Goal: Write out exactly the lines that run from the line containing "obj.parent = empty" through the line containing "imported = [obj"; both end lines belong to the answer.

Source records:

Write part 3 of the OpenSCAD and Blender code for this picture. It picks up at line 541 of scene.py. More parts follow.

...

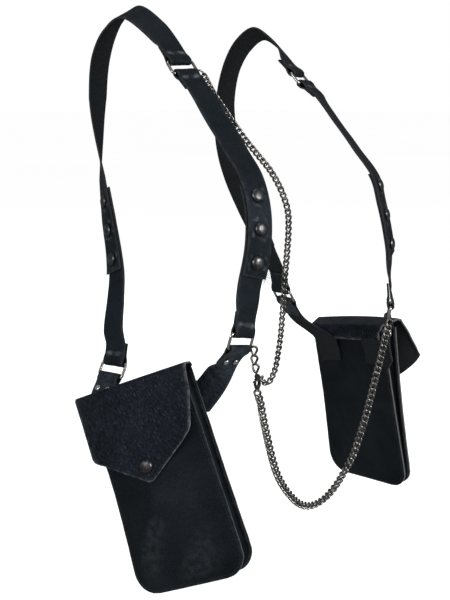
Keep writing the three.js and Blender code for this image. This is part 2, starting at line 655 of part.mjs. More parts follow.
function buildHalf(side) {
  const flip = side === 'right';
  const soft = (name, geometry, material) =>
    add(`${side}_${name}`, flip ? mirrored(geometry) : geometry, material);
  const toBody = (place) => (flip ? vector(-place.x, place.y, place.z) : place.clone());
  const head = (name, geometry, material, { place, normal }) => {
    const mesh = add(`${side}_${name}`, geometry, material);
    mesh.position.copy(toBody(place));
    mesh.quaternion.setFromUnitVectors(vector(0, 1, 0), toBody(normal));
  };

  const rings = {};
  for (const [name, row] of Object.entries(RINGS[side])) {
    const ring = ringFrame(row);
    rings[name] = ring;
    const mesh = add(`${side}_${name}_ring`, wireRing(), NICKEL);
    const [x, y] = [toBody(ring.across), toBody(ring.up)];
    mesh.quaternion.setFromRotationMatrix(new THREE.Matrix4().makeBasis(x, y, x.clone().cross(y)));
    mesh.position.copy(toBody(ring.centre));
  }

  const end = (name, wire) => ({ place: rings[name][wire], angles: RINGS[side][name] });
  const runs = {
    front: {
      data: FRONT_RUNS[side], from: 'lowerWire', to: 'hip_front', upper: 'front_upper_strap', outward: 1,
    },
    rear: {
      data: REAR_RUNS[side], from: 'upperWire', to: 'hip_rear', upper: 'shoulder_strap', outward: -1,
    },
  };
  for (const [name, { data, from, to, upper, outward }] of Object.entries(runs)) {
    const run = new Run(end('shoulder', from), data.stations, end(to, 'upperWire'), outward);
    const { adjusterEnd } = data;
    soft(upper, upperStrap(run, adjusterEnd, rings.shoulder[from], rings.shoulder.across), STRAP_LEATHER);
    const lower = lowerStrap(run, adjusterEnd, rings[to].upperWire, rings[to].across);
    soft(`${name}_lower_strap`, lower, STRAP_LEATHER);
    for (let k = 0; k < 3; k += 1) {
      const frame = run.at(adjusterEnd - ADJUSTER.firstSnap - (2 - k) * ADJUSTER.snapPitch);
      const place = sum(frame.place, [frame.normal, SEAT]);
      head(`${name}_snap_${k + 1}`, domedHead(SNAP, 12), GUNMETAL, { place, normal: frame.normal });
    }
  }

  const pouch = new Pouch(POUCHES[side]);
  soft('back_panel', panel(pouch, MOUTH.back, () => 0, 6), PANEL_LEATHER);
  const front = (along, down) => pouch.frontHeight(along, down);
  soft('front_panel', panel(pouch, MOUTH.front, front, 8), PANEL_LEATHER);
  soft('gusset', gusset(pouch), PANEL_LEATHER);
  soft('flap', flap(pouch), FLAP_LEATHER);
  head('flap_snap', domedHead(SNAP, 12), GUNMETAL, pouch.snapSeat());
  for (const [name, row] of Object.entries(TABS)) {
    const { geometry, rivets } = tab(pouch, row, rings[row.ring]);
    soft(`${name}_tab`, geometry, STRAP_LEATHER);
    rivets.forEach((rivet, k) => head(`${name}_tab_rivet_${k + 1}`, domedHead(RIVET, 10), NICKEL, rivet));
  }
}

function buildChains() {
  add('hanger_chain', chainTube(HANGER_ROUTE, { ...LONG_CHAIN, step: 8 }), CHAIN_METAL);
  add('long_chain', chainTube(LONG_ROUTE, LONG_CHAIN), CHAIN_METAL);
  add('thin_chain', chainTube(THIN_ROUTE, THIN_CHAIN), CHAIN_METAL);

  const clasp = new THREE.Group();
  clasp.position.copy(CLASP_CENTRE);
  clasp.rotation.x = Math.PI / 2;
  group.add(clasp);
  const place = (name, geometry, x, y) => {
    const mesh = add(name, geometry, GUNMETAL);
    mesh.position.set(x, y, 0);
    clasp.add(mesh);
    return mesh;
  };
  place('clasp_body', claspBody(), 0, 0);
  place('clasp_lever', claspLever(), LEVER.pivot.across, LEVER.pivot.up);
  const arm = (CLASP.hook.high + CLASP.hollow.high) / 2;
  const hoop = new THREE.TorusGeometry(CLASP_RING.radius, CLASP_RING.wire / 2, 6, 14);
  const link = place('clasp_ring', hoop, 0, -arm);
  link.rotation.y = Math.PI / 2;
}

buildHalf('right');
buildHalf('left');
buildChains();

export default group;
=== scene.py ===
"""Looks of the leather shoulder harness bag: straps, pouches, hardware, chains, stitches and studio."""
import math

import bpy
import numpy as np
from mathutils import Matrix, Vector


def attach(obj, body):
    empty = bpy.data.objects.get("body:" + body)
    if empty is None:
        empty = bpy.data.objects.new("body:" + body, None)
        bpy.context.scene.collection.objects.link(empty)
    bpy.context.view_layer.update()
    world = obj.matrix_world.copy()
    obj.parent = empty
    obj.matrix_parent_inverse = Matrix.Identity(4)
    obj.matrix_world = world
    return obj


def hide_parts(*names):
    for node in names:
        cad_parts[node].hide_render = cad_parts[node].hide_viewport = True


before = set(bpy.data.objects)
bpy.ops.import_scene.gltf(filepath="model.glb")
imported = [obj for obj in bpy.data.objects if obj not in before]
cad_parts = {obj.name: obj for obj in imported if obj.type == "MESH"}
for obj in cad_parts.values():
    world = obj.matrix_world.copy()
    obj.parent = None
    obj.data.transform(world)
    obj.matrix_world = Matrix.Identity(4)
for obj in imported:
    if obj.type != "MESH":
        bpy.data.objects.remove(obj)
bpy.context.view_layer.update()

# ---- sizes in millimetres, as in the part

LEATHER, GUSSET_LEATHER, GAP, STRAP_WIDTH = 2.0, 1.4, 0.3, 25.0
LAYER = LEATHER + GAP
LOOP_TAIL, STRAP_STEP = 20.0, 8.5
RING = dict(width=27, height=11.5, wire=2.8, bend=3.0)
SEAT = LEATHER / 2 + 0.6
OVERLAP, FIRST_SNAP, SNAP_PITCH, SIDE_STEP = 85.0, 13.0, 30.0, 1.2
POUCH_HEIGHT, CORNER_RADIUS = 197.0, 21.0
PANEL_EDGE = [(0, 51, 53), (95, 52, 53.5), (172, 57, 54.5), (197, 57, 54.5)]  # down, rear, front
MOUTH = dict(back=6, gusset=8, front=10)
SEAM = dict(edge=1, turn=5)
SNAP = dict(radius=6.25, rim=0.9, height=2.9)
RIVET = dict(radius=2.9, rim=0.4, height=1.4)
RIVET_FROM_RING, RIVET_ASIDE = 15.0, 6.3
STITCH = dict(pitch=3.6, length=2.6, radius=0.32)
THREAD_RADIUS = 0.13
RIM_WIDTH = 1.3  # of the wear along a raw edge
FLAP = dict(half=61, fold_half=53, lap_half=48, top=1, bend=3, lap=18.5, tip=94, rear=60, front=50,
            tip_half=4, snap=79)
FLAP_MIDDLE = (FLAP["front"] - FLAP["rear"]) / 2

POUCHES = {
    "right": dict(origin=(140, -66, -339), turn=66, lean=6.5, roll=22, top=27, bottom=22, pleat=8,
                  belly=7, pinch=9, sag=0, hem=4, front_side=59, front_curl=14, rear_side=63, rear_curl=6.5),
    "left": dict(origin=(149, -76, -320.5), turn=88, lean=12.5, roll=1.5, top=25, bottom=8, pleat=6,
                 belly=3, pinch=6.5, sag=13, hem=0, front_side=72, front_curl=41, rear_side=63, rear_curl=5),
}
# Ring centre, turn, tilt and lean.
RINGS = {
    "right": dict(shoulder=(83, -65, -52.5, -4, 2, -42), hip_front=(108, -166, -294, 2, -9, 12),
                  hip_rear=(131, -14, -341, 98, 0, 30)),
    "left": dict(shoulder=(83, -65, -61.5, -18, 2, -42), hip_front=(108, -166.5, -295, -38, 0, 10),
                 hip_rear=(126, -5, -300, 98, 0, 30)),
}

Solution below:
    obj.parent = empty
    obj.matrix_parent_inverse = Matrix.Identity(4)
    obj.matrix_world = world
    return obj


def hide_parts(*names):
    for node in names:
        cad_parts[node].hide_render = cad_parts[node].hide_viewport = True


before = set(bpy.data.objects)
bpy.ops.import_scene.gltf(filepath="model.glb")
imported = [obj for obj in bpy.data.objects if obj not in before]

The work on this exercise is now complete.